Our horses are constantly changing shape and condition. Be sure to have regular saddle fitting done and recheck the fit of your other tack frequently. There are some excellent saddle fitters around who can help you find a fit that works for you and your horse, as saddle fit can affect everything from mobility to jaw movement to digestion. As well, every mouth is shaped differently and can change with age, so bit size and type matters, or in my horse’s case, bosal size. Your comfort and balance also matter to your horse, so finding a saddle that allows you to ride in harmony with your horse is important.

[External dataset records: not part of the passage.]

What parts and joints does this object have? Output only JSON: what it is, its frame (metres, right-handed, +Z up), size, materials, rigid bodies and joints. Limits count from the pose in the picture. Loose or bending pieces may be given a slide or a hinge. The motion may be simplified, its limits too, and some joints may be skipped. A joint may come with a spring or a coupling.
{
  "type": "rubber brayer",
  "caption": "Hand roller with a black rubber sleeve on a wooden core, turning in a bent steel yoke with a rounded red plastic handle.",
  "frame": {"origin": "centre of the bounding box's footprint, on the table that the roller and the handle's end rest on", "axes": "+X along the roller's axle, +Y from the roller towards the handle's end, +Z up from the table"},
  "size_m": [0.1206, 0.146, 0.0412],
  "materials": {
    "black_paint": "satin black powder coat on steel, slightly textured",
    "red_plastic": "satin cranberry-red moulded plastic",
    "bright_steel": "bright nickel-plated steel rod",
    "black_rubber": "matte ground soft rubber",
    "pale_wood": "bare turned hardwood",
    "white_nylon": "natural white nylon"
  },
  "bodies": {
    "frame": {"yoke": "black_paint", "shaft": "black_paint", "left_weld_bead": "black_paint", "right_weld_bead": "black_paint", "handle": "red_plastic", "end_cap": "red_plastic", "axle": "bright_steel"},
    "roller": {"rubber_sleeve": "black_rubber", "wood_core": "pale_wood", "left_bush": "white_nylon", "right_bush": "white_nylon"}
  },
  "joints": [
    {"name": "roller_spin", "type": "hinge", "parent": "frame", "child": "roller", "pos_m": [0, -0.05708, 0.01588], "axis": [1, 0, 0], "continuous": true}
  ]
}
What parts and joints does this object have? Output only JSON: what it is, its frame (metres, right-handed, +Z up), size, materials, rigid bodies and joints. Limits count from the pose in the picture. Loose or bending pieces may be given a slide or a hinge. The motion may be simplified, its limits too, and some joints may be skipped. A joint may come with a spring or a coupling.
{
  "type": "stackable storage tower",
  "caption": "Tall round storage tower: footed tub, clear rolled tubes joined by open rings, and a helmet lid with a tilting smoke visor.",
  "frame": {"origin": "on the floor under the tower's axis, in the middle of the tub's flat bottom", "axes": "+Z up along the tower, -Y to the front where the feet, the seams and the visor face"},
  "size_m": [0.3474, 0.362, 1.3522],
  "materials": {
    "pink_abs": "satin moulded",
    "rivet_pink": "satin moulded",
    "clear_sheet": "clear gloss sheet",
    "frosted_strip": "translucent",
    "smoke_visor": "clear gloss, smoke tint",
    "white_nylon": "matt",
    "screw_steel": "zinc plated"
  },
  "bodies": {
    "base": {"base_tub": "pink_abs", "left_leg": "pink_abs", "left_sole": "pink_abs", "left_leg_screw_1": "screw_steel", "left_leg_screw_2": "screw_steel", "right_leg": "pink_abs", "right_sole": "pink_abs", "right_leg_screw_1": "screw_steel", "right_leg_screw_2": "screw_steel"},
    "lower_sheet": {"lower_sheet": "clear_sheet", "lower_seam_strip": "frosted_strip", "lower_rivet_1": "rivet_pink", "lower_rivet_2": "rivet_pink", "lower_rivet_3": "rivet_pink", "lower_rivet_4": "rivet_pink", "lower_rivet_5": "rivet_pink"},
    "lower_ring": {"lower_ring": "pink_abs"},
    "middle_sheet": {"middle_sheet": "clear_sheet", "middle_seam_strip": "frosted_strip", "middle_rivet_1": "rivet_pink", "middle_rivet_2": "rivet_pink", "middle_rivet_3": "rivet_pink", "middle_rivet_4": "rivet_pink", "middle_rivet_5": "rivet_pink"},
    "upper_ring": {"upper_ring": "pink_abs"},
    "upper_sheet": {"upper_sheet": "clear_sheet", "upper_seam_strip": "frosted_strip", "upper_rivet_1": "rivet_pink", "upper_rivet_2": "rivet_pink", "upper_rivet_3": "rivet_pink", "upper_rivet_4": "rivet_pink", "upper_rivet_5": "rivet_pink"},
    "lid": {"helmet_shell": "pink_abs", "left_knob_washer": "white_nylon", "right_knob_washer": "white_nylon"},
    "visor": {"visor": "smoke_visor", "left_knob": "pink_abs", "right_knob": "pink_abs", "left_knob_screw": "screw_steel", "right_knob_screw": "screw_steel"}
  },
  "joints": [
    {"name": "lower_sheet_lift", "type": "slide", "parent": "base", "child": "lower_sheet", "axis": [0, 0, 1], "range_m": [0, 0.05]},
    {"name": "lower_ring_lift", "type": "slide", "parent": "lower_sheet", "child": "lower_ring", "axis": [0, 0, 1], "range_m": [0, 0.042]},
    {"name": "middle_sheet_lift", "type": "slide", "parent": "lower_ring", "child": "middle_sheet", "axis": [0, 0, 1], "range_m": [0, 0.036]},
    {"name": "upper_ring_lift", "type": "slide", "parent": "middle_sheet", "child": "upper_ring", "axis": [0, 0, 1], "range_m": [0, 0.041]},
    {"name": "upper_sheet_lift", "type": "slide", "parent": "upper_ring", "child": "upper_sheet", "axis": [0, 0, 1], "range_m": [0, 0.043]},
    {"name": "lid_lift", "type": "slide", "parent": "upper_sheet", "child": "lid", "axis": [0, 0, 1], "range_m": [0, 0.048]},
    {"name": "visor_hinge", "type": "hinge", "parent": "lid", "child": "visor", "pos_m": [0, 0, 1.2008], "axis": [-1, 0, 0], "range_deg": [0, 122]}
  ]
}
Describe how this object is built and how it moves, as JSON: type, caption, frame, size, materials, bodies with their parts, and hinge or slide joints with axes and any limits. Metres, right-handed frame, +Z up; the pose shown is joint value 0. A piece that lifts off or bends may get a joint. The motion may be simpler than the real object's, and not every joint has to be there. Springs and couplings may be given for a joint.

What Works Best For My Horse?
Be sure you are using what’s best for your horse by thinking carefully about each piece of tack you use and why you use it. Photo: iStock/NYCShooter
If you are relying on a specific piece of equipment to get your horse into a certain position or control a certain behaviour, consider incorporating different types of training that work with correcting biomechanics and creating relaxation to fill these gaps, so you can move towards simplifying. In the long-term, it is far more beneficial for your horse to offer a movement like collection from a place of relaxation and choice and build up the strength to maintain this position naturally over time, rather than being pulled and held against resistance or weakness. Your horse may also need manual therapy to be able to move into these positions and sustain them in comfort.
Also, remember that not all horses want to do the job you’re hoping for as much as you do. Your jumping horse may be happiest on a loose rein out on the trail. Providing varied, relaxing, fun, and appropriately challenging experiences for your horse can support her in the work you’re asking her to do, and support you in your efforts to decrease your reliance on certain types of tack.
And finally, ask yourself if you are willing to look a bit silly and a bit out of place for the love of your horse. Sometimes we need to mix things up and be creative to find the right fit for our horse.
At the end of the day, a happy horse is a lovely thing, and I believe (hopefully not naively) that this is something we are all working towards. I look forward to hearing about all your creative equipment combos and how they are working for your horses!